Parallel file copy from single source to multiple targets?
I have a several large files on optical media I would like to copy to multiple targets - in this case I have two hard drives attached to the same computer. Is there a utility that can function like:
copy source target1 target2 ... targetN
For single files you can use tee
to copy to multiple places:
cat <inputfile> | tee <outfile1> <outfile2> > <outfile3>
or if you prefer the demoggified version:
tee <outfile1> <outfile2> > <outfile3> < <inputfile>
Note that as Dennis points out in the comments tee
outputs to stdout
as well as the listed files, hence using redirect to point to file 3 in the above examples. You could also redirect this to /dev/null
as below - this has the advantage of keeping the file list more consistent on the command line (which may make it easier to script up a solution for variable numbers of files) but is a little less efficient (though the efficiency difference is small: about the same as the difference between using the cat
version or the version without cat
):
cat <inputfile> | tee <outfile1> <outfile2> <outfile3> > /dev/null
You could probably combine one of the above with find
quite easily to operate on multiple files in one directory and less easily to operate on files spread over a directory structure. Otherwise you might just have to set the multiple copy operations off in parallel as separate tasks and hope that the OS disk cache is bright and/or big enough that each of the parallel tasks used cached read data from the first instead of causing drive-head thrashing.
AVAILABILITY: tee
is commonly available on standard Linux setups and other unix or unix-alike systems, usually as part of the GNU "coreutils" package. If you are using Windows (your question doesn't specify) then you should find it in the various Windows ports such as Cygwin.
PROGRESS INFORMATION: As copying a large file off optical media may take some time (or over slow network, or an even larger file from even local fast media), progress information can be useful. On the command line I tend to use pipe viewer (available in most Linux distros & many Windows port collections and easy to compile yourself where not available directly) for this - just replace cat
with pv
like so:
pv <inputfile> | tee <outfile1> <outfile2> > <outfile3>
For Windows:
n2ncopy will do this:
For Linux:
The cp
command alone can copy from multiple sources but unfortunately not multiple destinations. You will need to run it multiple times in a loop of some sort. You can use a loop like so and place all directory names in a file:
OLDIFS=$IFS
IFS=$'\n'
for line in $(cat file.txt):
do
cp file $line
done
IFS=$OLDIFS
or use xargs:
echo dir1 dir2 dir3 | xargs -n 1 cp file1
Both of these will allow you to copy entire directories/multiple files. This is also discussed in this StackOverflow article.

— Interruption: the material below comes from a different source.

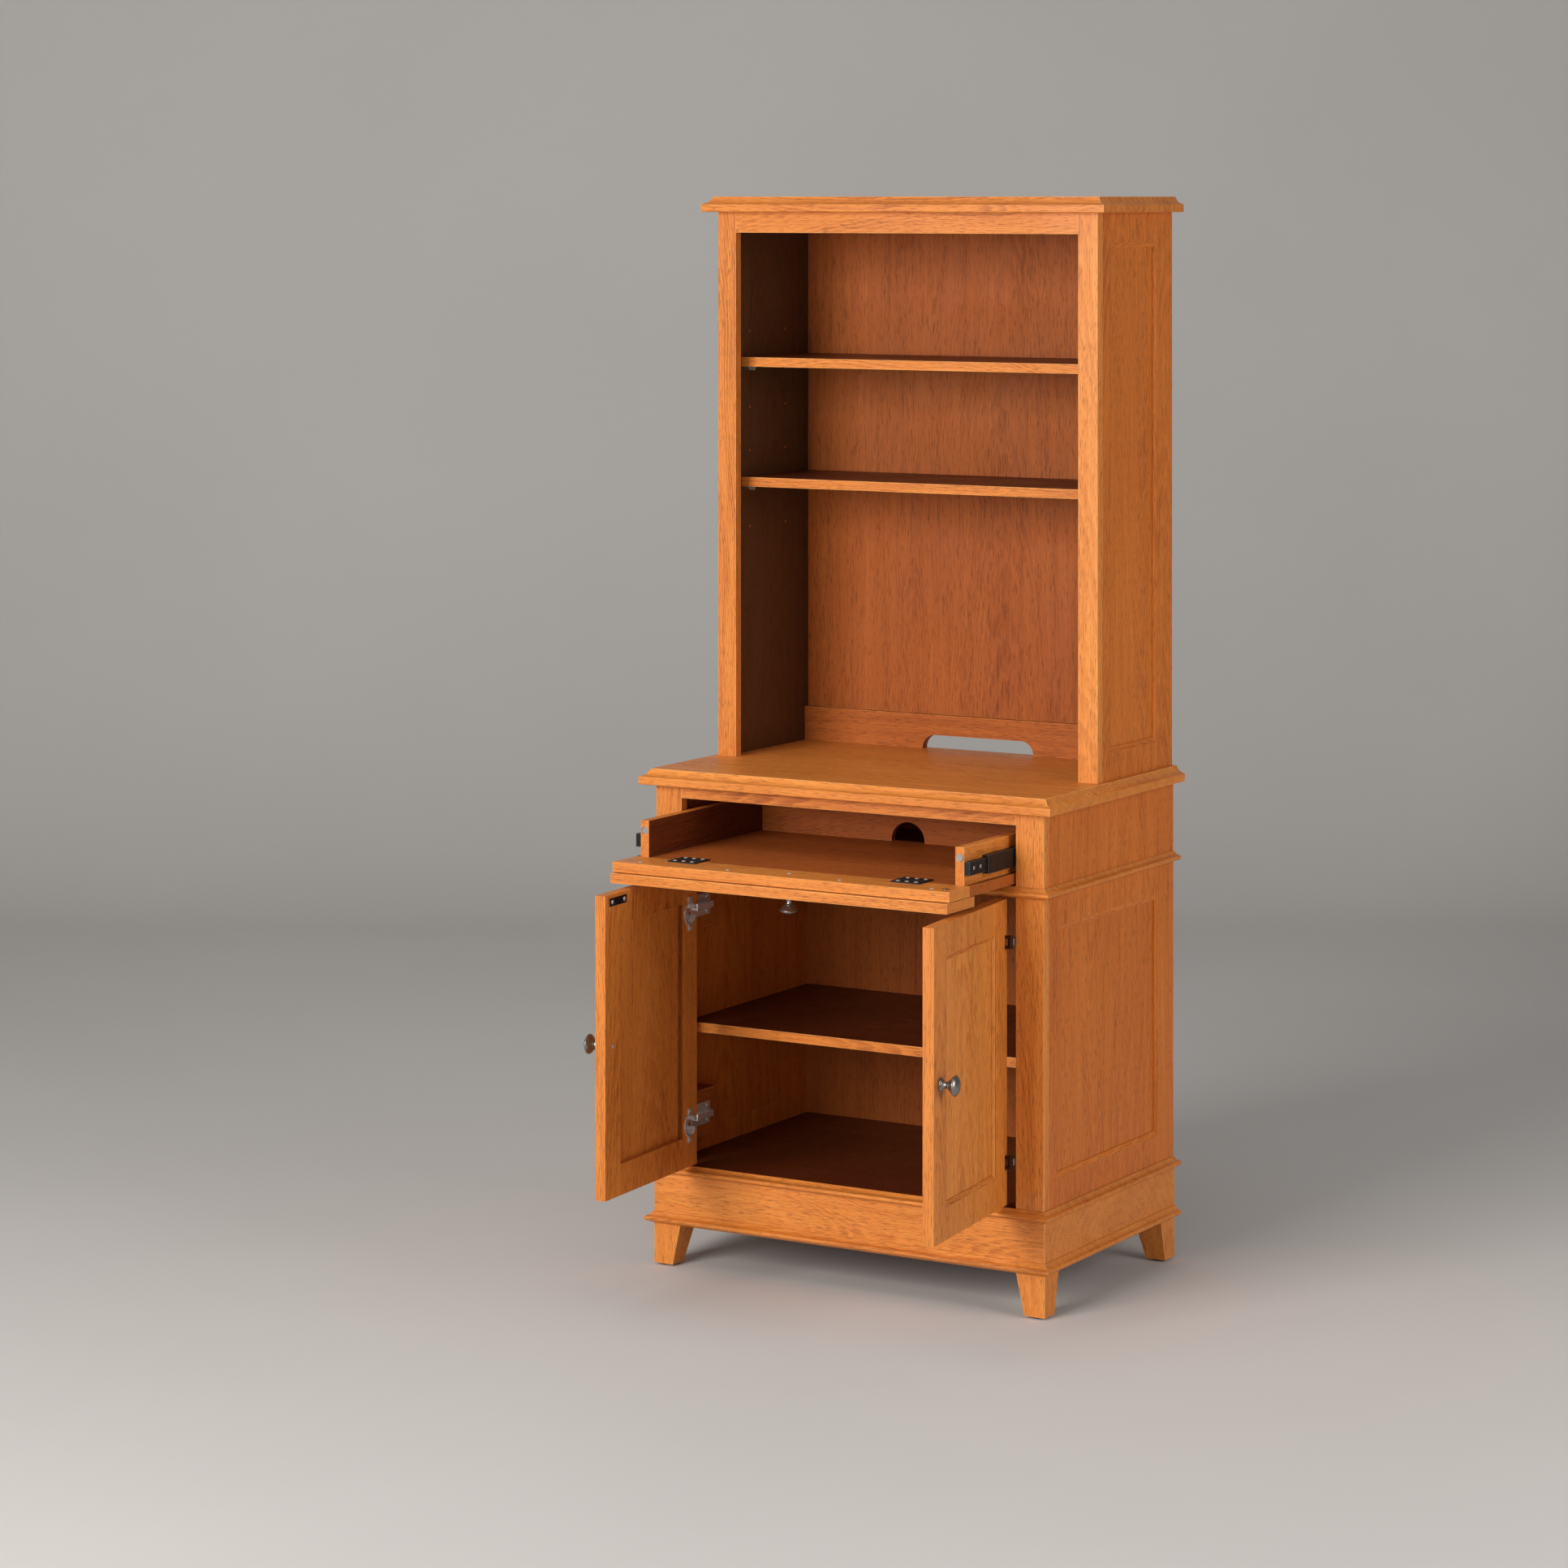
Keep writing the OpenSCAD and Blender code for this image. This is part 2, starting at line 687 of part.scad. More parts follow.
// The door side of each hinge: a cup with a flange on the wood, two lugs and the pin
module hinge_cups() {
    span = arm_h/2 + lug_gap;
    wall = 1.2;
    for (z = hinge_zs) translate([0, 0, z]) {
        difference() {
            union() {
                translate([cup_x, door_t - cup_depth, 0]) rotate([-90, 0, 0])
                    cylinder(r=cup_r, h=cup_depth + plate_t);
                block([cup_x - cup_plate_w/2, door_t, -cup_plate_h/2],
                    [cup_x + cup_plate_w/2, door_t + plate_t, cup_plate_h/2]);
            }
            translate([cup_x, door_t - cup_depth + wall, 0]) rotate([-90, 0, 0])
                cylinder(r=cup_r - wall, h=cup_depth + plate_t);
            for (side = [-1, 1]) translate([cup_x, door_t - 1, side*(cup_plate_h/2 - 4.2)])
                rotate([-90, 0, 0]) cylinder(r=2, h=plate_t + 2);
            block([notch_x - 2, door_t - cup_depth, -span], [door_x1, door_t + plate_t + 1, span]);
        }
        for (side = [0, 1]) mirror([0, 0, side]) {
            translate([pivot_x, -pivot_out, span]) cylinder(r=eye_r, h=lug_h);
            block([pivot_x - eye_r, -pivot_out, span], [pivot_x, door_t + plate_t, span + lug_h]);
            block([cup_x + cup_r - 5, door_t, span], [pivot_x, door_t + plate_t, span + lug_h]);
        }
        translate([pivot_x, -pivot_out, -span - lug_h]) cylinder(r=pin_r, h=2*(span + lug_h));
    }
}

// The plate on a door that the magnetic catch holds
strike_w = 50;
strike_h = 12;
strike_x = door_x0 + 12;
strike_z = door_z1 - 5;
module strike() {
    difference() {
        block([strike_x, door_t, strike_z - strike_h], [strike_x + strike_w, door_t + 1.5, strike_z]);
        for (x = [7, strike_w - 7]) translate([strike_x + x, door_t - 1, strike_z - strike_h/2])
            rotate([-90, 0, 0]) cylinder(r=1.8, h=4);
    }
}

module door_frame_left() {
    color(oak) in_left_door() door_frame();
}

module door_panel_left() {
    color(oak) in_left_door() door_panel_solid();
}

module door_knob_left() {
    color(pewter) in_left_door() door_knob();
}

module hinge_cups_left() {
    color(nickel) in_left_door() hinge_cups();
}

module strike_left() {
    color(black_metal) in_left_door() strike();
}

module door_frame_right() {
    color(oak) in_right_door() door_frame();
}

module door_panel_right() {
    color(oak) in_right_door() door_panel_solid();
}

module door_knob_right() {
    color(pewter) in_right_door() door_knob();
}

module hinge_cups_right() {
    color(nickel) in_right_door() hinge_cups();
}

module strike_right() {
    color(black_metal) in_right_door() strike();
}

// ---- Fixed hardware of the base ----

wall_x = open_half;
wall_plate_y = door_t + plate_t + 8;

module hinge_blocks() {
    color(oak_dark) placed() both_sides() for (z = hinge_zs)
        block([wall_x, board_t, z - hinge_block_h/2],
            [half_w - board_t, board_t + hinge_block_d, z + hinge_block_h/2]);
}

// The cabinet side of each hinge: a plate on its block, an arm and an eye round the pin
module hinge_arms() {
    color(nickel) placed() both_sides() for (z = hinge_zs) translate([0, 0, z]) {
        difference() {
            union() {
                translate([pivot_x, -pivot_out, -arm_h/2]) cylinder(r=eye_r, h=arm_h);
                block([pivot_x - neck_t/2, -pivot_out, -arm_h/2],
                    [pivot_x + neck_t/2, wall_plate_y + 8, arm_h/2]);
            }
            translate([pivot_x, -pivot_out, -arm_h]) cylinder(r=pin_r + pin_clear, h=2*arm_h);
        }
        block([wall_x - arm_rise, wall_plate_y, -arm_h/2],
            [wall_x, wall_plate_y + wall_plate_l - 8, arm_h/2]);
        block([wall_x - plate_t, wall_plate_y, -wall_plate_h/2],
            [wall_x, wall_plate_y + wall_plate_l, wall_plate_h/2]);
    }
}

// The magnetic catches under the divider, one behind each door's strike
module door_catches() {
    catch_h = 13;
    color(black_metal) placed() both_sides()
        block([strike_x + 2, door_t + 2.5, waist_z1 - board_t - catch_h],
            [strike_x + strike_w - 2, door_t + 20, waist_z1 - board_t]);
}

// The boards that bring the slides out to the edge of the opening
module runner_spacers() {
    color(oak_dark) placed() both_sides()
        block([wall_x, board_t, slide_z - 21], [half_w - board_t, base_d - back_t, slide_z + 21]);
}

// ---- Keyboard drawer, drawn pulled out with its front dropped ----

module tray() {
    color(oak_dark) placed() difference() {
        block([-tray_half, hinge_y, hinge_z - tray_t], [tray_half, hinge_y + tray_d, hinge_z]);
        flap_hinge_grooves();
    }
}

// The half-round grooves that the flap hinges' barrels lie in
module flap_hinge_grooves() {
    both_sides() translate([flap_hinge_x - flap_hinge_w/2 - 1, hinge_y, hinge_z])
        rotate([0, 90, 0]) cylinder(r=barrel_r + 0.5, h=flap_hinge_w + 2);
}

// A side of the drawer, bored in its front end for a magnet
module drawer_side() {
    difference() {
        block([drawer_half - drawer_side_t, hinge_y + hinge_gap, hinge_z],
            [drawer_half, hinge_y + tray_d, hinge_z + drawer_side_h]);
        translate([drawer_half - drawer_side_t/2, hinge_y, hinge_z + magnet_z])
            rotate([-90, 0, 0]) cylinder(r=magnet_r, h=hinge_gap + magnet_l);
    }
}

magnet_l = 6;

module drawer_side_left() {
    color(oak_dark) placed() on_left() drawer_side();
}

module drawer_side_right() {
    color(oak_dark) placed() drawer_side();
}

// The drawer back, with a half-round cable hole that opens onto the tray
module drawer_back() {
    half = drawer_half - drawer_side_t;
    color(oak_dark) placed() difference() {
        block([-half, hinge_y + tray_d - drawer_side_t + 3, hinge_z],
            [half, hinge_y + tray_d, hinge_z + drawer_back_h]);
        translate([0, hinge_y + tray_d + 1, hinge_z + 2]) rotate([90, 0, 0])
            cylinder(r=cable_r, h=drawer_side_t + 2, $fn=64);
    }
}

module drawer_magnets() {
    color(nickel) placed() both_sides()
        translate([drawer_half - drawer_side_t/2, hinge_y + hinge_gap, hinge_z + magnet_z])
            rotate([-90, 0, 0]) cylinder(r=magnet_r, h=magnet_l);
}

// The tray side of each flap hinge: a leaf, two outer barrels and the pin
module flap_hinge_bases() {
    third = flap_hinge_w/3;
    color(black_metal) placed() both_sides() translate([flap_hinge_x, hinge_y, hinge_z]) {
        for (side = [-1, 1]) difference() {
            union() {
                translate([side*third - third/2, 0, 0]) rotate([0, 90, 0])
                    cylinder(r=barrel_r, h=third - lug_gap);
                block([side*third - third/2, 0, 0],
                    [side*third + third/2 - lug_gap, barrel_r + 3, flap_leaf_t]);
            }
            translate([-flap_hinge_w, 0, 0]) rotate([0, 90, 0]) cylinder(r=flap_pin_r, h=2*flap_hinge_w);
        }
        translate([-flap_hinge_w/2, 0, 0]) rotate([0, 90, 0]) cylinder(r=flap_pin_r, h=flap_hinge_w);
        block([-flap_hinge_w/2, barrel_r + 1, 0], [flap_hinge_w/2 - lug_gap, flap_leaf_d, flap_leaf_t]);
    }
}

// The flap side of each flap hinge: a leaf and the middle barrel
module flap_hinge_leaves() {
    third = flap_hinge_w/3;
    color(black_metal) placed() both_sides() translate([flap_hinge_x, hinge_y, hinge_z]) {
        difference() {
            union() {
                translate([lug_gap - third/2, 0, 0]) rotate([0, 90, 0])
                    cylinder(r=barrel_r, h=third - 3*lug_gap);
                block([lug_gap - third/2, -barrel_r - 3, 0], [third/2 - 2*lug_gap, 0, flap_leaf_t]);
            }
            translate([-flap_hinge_w, 0, 0]) rotate([0, 90, 0])
                cylinder(r=flap_pin_r + pin_clear, h=2*flap_hinge_w);
        }
        block([-flap_hinge_w/2, -flap_leaf_d, 0], [flap_hinge_w/2, -barrel_r - 1, flap_leaf_t]);
    }
}

// The inner board of the drop front, level with the tray
module flap() {
    color(oak_dark) placed() difference() {
        block([-tray_half, hinge_y - flap_h, hinge_z - tray_t],
            [tray_half, hinge_y - hinge_gap, hinge_z]);
        flap_hinge_grooves();
    }
}

// The outer board of the drop front, whose lip stops under the tray
module drop_front() {
    color(oak) placed() block([-tray_half, hinge_y - front_top, hinge_z - 2*tray_t - seam],
        [tray_half, hinge_y + lip_h, hinge_z - tray_t - seam]);
}

front_screw_xs = [95, 247];

// What the drop front carries: spacers in the seam, screw heads, strikes and the knob
module front_hardware() {
    head_h = 1;
    color(pewter) placed() {
        translate([0, hinge_y - drawer_knob_z, hinge_z - 2*tray_t - seam]) rotate([180, 0, 0]) knob();
        translate([0, hinge_y - drawer_knob_z, hinge_z]) cylinder(r=screw_head_r, h=head_h);
        both_sides() {
            for (x = front_screw_xs) {
                translate([x, hinge_y - screw_line, hinge_z]) cylinder(r=screw_head_r, h=head_h);
                translate([x, hinge_y - screw_line, hinge_z - tray_t - seam])
                    cylinder(r=screw_head_r, h=seam);
            }
            translate([drawer_half - drawer_side_t/2, hinge_y - magnet_z, hinge_z])
                cylinder(r=magnet_r, h=hinge_gap - 0.2);
        }
    }
}

// ---- Slides: three nested members on each side ----

// A channel open towards the middle of the desk, its back at x
module channel(x, w, h, y0, l) {
    difference() {
        block([x - w, y0, slide_z - h/2], [x, y0 + l, slide_z + h/2]);
        block([x - w - 1, y0 - 1, slide_z - h/2 + slide_wall],
            [x - slide_wall, y0 + l + 1, slide_z + h/2 - slide_wall]);
    }
}

channel_w = slide_t - 2;
nest_x = slide_wall + slide_gap;
nest_h = 2*(slide_wall + ball_gap);

module slide_cabinet_members() {
    color(black_metal) placed() both_sides() channel(wall_x, channel_w, slide_h, slide_y, slide_l);
}

module slide_middle_members() {
    color(black_metal) placed() both_sides()
        channel(wall_x - nest_x, channel_w - nest_x, slide_h - nest_h,
            slide_y - middle_travel, slide_l);
}

module slide_drawer_members() {
    h = slide_h - 2*nest_h;
    color(black_metal) placed() both_sides()
        block([drawer_half, slide_y - drawer_travel, slide_z - h/2],
            [wall_x - 2*nest_x, slide_y + slide_l - drawer_travel, slide_z + h/2]);
}

desktop();
base_stile_left();
base_stile_right();
base_top_rail();
waist_rail();
side_frame_left();
side_frame_right();
side_panels();
cabinet_floor();
drawer_divider();
base_back();
plinth_boards();
waist_mouldings();
plinth_cap_mouldings();
base_mouldings();
foot_front_left();
foot_front_right();
foot_back_left();
foot_back_right();
foot_glides();
inner_shelf();
base_shelf_pins();
hinge_blocks();
runner_spacers();
hinge_arms();
door_catches();
crown();
hutch_stiles();
hutch_top_rail();
hutch_side_left();
hutch_side_right();
hutch_side_panels();
hutch_back();
hutch_back_rail();
upper_shelf();
lower_shelf();
hutch_shelf_pins();
door_frame_left();
door_panel_left();
door_knob_left();
hinge_cups_left();
strike_left();
door_frame_right();
door_panel_right();
door_knob_right();
hinge_cups_right();
strike_right();
tray();
drawer_side_left();
drawer_side_right();
drawer_back();
drawer_magnets();
flap_hinge_bases();
flap();
drop_front();
flap_hinge_leaves();
front_hardware();
slide_cabinet_members();
slide_middle_members();
slide_drawer_members();
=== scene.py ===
"""Honey-oak computer desk with a hutch, a two-door cabinet and a drop-front keyboard drawer.

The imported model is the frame. Each wooden node is copied, split into its boards, given
eased edges and a grain direction for every board, and put back on its own body.
"""
import json
import logging
import math
import random
from dataclasses import dataclass, field
from enum import Enum
from typing import Callable, Iterable, Optional, Sequence

import bmesh
import bpy
from mathutils import Matrix, Vector


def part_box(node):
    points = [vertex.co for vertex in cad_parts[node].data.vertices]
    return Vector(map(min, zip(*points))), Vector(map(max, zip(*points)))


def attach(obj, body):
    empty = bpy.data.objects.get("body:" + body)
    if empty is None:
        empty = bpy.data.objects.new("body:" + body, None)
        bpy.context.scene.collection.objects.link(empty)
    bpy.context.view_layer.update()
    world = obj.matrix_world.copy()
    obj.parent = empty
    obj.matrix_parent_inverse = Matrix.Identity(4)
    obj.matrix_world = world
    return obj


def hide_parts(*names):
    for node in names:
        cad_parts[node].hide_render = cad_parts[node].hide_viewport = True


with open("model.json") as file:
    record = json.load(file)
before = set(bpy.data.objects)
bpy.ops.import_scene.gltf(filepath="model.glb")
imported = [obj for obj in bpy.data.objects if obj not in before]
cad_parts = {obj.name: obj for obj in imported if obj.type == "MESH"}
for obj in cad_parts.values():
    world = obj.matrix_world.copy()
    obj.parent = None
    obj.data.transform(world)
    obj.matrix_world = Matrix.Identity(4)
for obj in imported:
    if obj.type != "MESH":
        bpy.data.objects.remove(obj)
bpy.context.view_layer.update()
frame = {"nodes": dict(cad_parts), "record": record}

log = logging.getLogger("desk")
BMesh = bmesh.types.BMesh
Face = bmesh.types.BMFace
Socket = bpy.types.NodeSocket
FaceTest = Callable[[Face], bool]
Rgb = tuple[int, int, int]

MM = 0.001
SEED = 7421
SIDE_REBATE = 8 * MM
DOOR_REBATE = 5 * MM
# Angles: edges that are eased, edges shaded sharp on pieces and on screws, plates' corners
SHARP = math.radians(32)
CREASE = math.radians(40)
SCREW_CREASE = math.radians(30)
SQUARE = 1.2
# How far a normal has to turn inwards or forwards, and an edge upwards, to count
FACING_INWARD = 0.02
FACING_FRONT = 0.5
UPRIGHT_SHARE = 0.95
WHITE = (1.0, 0.98, 0.96)


class Grain(Enum):
    """Which way the grain of a board runs."""

    ACROSS = 0
    DEPTH = 1
    UPRIGHT = 2
    LONGEST = 3
    FACING = 4


class Side(Enum):
    """A side of the desk, with the sign of its X."""

    LEFT = -1
    RIGHT = 1


# ---- Node helpers ----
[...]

Based off of the answer given for a similar question Another way is to use GNU Parallel to run multiple cp
instances at once:
parallel -j 0 -N 1 cp file1 ::: Destination1 Destination2 Destination3
The above command will copy file1 to all three destination folders in parallel
Ryan Thompson's solution:
for x in dest1 dest2 dest3; do cp srcfile $x &>/dev/null &; done; wait;
makes a lot of sense: If write speed of the destination dirs is approximately the same then srcfile will only be read once from disk. The rest of the time it will be read from cache.
I would make it a bit more general, so you also get subdirs:
for x in dest1 dest2 dest3; do cp -a srcdir $x &; done; wait;
If the write speed of the dest dirs are very different (e.g. one is on a ram disk and the other on NFS), then you may see that the parts of srcdir read while copying srcdir to dest1 is no longer in the disk cache when writing dest2.
In bash (Linux, Mac or Cygwin):
cat source | tee target1 target2 >targetN
(tee copies it's input to STDOUT, so use redirection on the last target).
In Windows, Cygwin is often overkill. Instead, you can just add the exes from the UnxUtils project, which include cat, tee, and many others.